• EXERCISE: Reproduce, word for word, only the lines from the one containing "sections.append([(share * outer_x(z), y, z)" through the one containing "obj.matrix_world = Matrix.Identity(4)", both included.

SOURCE DATA start

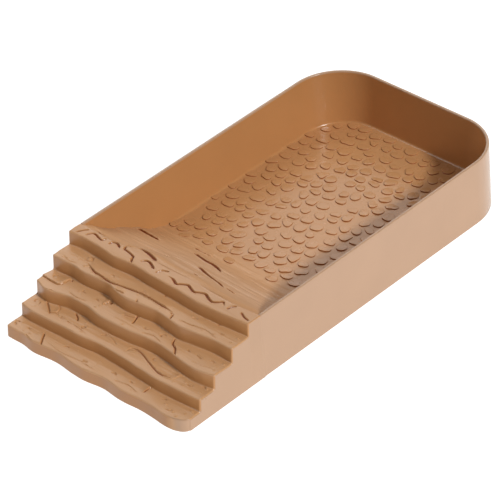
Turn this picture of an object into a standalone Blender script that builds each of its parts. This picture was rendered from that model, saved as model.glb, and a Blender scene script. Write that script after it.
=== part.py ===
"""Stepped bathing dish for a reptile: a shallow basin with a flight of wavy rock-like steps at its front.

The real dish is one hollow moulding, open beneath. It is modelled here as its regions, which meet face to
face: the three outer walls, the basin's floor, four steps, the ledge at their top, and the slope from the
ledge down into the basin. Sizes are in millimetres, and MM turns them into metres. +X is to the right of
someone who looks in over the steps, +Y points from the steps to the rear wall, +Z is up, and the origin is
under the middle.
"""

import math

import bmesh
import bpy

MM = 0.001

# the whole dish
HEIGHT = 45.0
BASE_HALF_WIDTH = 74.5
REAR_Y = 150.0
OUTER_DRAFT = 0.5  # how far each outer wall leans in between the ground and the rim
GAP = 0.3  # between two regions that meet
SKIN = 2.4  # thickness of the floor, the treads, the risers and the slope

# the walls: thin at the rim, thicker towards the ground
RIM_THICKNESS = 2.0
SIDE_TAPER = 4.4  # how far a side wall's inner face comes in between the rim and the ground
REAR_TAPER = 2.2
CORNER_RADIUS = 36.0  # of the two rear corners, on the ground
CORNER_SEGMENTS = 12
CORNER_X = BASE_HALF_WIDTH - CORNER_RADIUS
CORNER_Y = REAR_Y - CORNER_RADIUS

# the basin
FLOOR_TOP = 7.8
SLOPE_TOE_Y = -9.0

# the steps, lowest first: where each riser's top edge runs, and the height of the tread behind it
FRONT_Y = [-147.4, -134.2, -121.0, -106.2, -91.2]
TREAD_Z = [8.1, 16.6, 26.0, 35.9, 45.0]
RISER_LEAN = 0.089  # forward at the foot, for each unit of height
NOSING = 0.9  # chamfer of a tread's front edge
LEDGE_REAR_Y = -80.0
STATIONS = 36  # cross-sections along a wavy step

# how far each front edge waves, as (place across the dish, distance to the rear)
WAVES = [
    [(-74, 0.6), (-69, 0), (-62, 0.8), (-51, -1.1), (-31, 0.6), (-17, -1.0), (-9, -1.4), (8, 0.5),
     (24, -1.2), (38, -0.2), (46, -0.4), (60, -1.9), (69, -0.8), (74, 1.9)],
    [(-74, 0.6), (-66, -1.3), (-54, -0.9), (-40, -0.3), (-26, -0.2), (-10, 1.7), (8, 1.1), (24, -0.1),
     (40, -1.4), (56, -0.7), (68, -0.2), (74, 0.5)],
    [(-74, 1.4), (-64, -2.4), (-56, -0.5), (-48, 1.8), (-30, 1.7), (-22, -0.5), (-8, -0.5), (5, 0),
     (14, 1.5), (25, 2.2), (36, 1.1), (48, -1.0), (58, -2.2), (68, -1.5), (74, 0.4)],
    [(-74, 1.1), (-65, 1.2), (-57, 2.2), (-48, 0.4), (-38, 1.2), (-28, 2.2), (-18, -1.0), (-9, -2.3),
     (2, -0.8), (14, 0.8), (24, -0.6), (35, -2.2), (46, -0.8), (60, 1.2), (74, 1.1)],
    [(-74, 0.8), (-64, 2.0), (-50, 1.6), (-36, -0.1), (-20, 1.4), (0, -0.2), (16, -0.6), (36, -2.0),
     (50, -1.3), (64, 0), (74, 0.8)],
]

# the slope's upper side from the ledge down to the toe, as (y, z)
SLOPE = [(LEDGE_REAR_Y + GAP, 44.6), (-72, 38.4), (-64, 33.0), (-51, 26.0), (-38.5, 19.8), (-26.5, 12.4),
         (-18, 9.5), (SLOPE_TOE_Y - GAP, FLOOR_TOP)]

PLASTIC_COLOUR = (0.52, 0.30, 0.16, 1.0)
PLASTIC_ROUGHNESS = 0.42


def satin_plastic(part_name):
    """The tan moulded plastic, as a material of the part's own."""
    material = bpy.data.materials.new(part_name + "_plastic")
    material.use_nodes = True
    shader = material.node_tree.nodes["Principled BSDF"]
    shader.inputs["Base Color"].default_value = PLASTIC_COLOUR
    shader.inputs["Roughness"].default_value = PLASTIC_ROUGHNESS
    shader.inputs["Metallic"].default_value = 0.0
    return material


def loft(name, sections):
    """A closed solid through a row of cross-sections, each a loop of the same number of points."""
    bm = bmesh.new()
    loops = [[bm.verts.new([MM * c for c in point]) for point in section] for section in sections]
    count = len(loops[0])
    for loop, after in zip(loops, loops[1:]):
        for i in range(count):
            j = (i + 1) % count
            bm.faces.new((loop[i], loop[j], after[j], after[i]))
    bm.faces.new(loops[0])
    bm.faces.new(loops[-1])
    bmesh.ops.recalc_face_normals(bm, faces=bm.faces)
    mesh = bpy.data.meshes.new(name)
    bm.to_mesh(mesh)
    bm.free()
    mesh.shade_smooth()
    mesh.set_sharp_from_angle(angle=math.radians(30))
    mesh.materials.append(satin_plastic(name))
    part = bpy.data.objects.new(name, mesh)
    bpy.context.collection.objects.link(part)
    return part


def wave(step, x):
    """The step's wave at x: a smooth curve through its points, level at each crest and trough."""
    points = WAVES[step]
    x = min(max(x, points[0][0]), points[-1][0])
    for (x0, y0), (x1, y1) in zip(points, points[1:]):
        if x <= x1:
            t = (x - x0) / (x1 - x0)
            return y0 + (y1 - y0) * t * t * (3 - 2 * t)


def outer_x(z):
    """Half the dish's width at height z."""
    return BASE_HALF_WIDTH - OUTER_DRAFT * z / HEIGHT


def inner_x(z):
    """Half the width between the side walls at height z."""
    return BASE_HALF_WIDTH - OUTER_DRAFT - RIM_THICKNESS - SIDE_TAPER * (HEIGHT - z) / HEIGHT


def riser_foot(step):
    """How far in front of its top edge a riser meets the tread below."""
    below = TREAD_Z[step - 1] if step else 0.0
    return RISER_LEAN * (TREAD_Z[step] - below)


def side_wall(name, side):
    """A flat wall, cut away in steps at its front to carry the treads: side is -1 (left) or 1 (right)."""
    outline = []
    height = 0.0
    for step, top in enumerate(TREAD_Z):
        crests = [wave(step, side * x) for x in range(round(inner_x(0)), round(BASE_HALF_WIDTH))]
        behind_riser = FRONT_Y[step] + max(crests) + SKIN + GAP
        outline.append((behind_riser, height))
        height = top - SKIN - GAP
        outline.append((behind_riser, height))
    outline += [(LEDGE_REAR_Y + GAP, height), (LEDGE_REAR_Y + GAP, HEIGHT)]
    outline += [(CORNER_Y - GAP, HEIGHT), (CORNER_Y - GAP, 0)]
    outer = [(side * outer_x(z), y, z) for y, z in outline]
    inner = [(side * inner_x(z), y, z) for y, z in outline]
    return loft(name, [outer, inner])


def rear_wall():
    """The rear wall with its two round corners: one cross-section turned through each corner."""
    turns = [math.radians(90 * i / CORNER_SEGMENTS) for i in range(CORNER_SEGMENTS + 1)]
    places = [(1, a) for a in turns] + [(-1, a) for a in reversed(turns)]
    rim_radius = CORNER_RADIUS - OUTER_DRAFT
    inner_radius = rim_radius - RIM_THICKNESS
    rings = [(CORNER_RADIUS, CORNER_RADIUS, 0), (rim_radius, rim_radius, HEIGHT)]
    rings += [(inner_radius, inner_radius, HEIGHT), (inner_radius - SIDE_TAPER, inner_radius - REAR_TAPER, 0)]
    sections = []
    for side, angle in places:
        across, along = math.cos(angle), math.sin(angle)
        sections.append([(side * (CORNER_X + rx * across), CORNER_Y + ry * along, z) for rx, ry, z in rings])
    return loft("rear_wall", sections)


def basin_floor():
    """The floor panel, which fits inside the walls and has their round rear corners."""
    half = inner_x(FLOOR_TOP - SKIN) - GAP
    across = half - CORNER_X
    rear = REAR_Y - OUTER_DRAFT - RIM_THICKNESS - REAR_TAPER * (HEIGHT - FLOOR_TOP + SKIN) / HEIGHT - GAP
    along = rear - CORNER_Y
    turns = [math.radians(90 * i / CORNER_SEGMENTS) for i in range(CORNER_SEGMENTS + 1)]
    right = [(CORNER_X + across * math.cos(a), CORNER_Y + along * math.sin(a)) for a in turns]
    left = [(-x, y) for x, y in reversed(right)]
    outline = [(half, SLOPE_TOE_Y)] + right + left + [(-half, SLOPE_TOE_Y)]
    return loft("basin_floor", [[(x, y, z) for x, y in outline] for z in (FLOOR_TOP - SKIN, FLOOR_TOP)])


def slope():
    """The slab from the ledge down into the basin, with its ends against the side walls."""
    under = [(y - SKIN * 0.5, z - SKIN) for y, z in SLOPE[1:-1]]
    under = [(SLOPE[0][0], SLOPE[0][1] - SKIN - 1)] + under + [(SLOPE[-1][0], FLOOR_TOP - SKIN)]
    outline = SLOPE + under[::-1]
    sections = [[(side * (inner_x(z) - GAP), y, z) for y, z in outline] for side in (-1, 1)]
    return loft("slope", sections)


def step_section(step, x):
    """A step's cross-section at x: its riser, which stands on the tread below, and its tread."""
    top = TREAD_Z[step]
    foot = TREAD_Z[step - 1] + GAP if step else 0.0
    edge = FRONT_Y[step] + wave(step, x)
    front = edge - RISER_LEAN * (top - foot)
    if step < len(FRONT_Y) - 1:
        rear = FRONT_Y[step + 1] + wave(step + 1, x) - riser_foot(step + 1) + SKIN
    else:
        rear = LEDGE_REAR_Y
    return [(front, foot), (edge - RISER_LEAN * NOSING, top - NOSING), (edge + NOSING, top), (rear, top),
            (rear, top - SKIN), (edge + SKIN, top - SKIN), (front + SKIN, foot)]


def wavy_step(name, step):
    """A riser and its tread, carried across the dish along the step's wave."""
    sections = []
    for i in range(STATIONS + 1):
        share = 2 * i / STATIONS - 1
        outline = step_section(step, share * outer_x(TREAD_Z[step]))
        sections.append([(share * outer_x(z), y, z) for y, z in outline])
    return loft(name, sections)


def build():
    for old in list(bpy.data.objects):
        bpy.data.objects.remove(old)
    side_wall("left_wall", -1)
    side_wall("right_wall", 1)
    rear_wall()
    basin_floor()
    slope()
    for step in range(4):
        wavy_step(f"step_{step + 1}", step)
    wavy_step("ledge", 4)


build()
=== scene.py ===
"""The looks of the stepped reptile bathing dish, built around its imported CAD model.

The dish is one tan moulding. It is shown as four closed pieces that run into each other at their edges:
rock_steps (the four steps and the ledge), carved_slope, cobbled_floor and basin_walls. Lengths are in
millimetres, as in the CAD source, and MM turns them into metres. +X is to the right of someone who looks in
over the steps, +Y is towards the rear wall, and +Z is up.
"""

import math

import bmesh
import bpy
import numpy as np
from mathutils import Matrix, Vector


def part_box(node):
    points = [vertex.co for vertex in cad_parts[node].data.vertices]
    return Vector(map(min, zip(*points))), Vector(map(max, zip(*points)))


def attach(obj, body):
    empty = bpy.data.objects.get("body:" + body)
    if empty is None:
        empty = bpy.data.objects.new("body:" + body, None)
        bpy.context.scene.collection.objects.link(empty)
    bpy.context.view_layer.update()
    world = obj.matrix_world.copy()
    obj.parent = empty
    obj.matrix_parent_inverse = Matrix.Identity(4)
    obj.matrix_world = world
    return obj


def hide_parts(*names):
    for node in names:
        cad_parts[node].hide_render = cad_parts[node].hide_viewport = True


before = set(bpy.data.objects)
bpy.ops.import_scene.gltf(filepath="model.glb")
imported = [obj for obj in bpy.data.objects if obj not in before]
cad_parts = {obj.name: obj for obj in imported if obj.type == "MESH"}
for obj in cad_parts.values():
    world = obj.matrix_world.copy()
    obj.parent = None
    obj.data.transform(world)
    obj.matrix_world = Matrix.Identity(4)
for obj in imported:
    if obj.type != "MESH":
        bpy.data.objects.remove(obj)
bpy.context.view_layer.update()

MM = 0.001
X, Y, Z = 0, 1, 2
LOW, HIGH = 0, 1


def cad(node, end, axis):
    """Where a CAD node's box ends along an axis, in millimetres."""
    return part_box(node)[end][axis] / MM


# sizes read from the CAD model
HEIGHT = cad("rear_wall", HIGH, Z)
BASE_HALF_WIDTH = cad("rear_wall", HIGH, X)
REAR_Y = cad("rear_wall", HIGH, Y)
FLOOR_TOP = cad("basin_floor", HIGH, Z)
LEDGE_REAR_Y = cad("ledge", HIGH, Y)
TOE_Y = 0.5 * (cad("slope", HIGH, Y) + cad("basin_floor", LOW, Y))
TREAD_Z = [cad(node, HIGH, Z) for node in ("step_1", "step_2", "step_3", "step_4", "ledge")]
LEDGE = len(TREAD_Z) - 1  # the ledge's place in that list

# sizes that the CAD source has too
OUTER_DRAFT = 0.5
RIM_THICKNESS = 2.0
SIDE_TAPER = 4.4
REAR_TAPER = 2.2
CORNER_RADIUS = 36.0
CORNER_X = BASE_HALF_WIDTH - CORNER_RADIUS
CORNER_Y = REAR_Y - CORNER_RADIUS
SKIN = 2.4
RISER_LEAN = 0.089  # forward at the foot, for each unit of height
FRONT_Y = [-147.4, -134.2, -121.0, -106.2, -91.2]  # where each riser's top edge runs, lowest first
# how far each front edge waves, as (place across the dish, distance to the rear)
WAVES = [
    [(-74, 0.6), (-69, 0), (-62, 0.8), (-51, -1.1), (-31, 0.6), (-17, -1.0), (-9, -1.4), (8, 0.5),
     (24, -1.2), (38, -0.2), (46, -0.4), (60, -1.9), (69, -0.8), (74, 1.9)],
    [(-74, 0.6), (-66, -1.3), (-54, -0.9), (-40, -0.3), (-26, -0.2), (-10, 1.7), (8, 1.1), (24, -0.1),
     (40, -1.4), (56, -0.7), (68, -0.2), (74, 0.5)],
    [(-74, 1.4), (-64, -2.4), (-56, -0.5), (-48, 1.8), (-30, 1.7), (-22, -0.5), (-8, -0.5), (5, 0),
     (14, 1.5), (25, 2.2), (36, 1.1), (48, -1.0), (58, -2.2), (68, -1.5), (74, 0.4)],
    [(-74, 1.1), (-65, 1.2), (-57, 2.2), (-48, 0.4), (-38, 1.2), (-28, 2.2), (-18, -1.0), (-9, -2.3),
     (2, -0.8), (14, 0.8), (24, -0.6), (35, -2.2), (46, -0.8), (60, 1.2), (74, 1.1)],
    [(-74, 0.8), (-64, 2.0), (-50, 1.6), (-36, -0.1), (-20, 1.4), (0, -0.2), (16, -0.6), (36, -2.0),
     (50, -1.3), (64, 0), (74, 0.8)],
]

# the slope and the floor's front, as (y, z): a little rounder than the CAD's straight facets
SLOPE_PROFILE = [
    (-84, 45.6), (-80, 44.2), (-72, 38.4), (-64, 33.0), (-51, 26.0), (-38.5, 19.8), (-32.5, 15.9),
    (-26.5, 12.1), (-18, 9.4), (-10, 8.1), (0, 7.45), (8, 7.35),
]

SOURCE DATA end

• CORRECT RESULT:
        sections.append([(share * outer_x(z), y, z) for y, z in outline])
    return loft(name, sections)


def build():
    for old in list(bpy.data.objects):
        bpy.data.objects.remove(old)
    side_wall("left_wall", -1)
    side_wall("right_wall", 1)
    rear_wall()
    basin_floor()
    slope()
    for step in range(4):
        wavy_step(f"step_{step + 1}", step)
    wavy_step("ledge", 4)


build()
=== scene.py ===
"""The looks of the stepped reptile bathing dish, built around its imported CAD model.

The dish is one tan moulding. It is shown as four closed pieces that run into each other at their edges:
rock_steps (the four steps and the ledge), carved_slope, cobbled_floor and basin_walls. Lengths are in
millimetres, as in the CAD source, and MM turns them into metres. +X is to the right of someone who looks in
over the steps, +Y is towards the rear wall, and +Z is up.
"""

import math

import bmesh
import bpy
import numpy as np
from mathutils import Matrix, Vector


def part_box(node):
    points = [vertex.co for vertex in cad_parts[node].data.vertices]
    return Vector(map(min, zip(*points))), Vector(map(max, zip(*points)))


def attach(obj, body):
    empty = bpy.data.objects.get("body:" + body)
    if empty is None:
        empty = bpy.data.objects.new("body:" + body, None)
        bpy.context.scene.collection.objects.link(empty)
    bpy.context.view_layer.update()
    world = obj.matrix_world.copy()
    obj.parent = empty
    obj.matrix_parent_inverse = Matrix.Identity(4)
    obj.matrix_world = world
    return obj


def hide_parts(*names):
    for node in names:
        cad_parts[node].hide_render = cad_parts[node].hide_viewport = True


before = set(bpy.data.objects)
bpy.ops.import_scene.gltf(filepath="model.glb")
imported = [obj for obj in bpy.data.objects if obj not in before]
cad_parts = {obj.name: obj for obj in imported if obj.type == "MESH"}
for obj in cad_parts.values():
    world = obj.matrix_world.copy()
    obj.parent = None
    obj.data.transform(world)
    obj.matrix_world = Matrix.Identity(4)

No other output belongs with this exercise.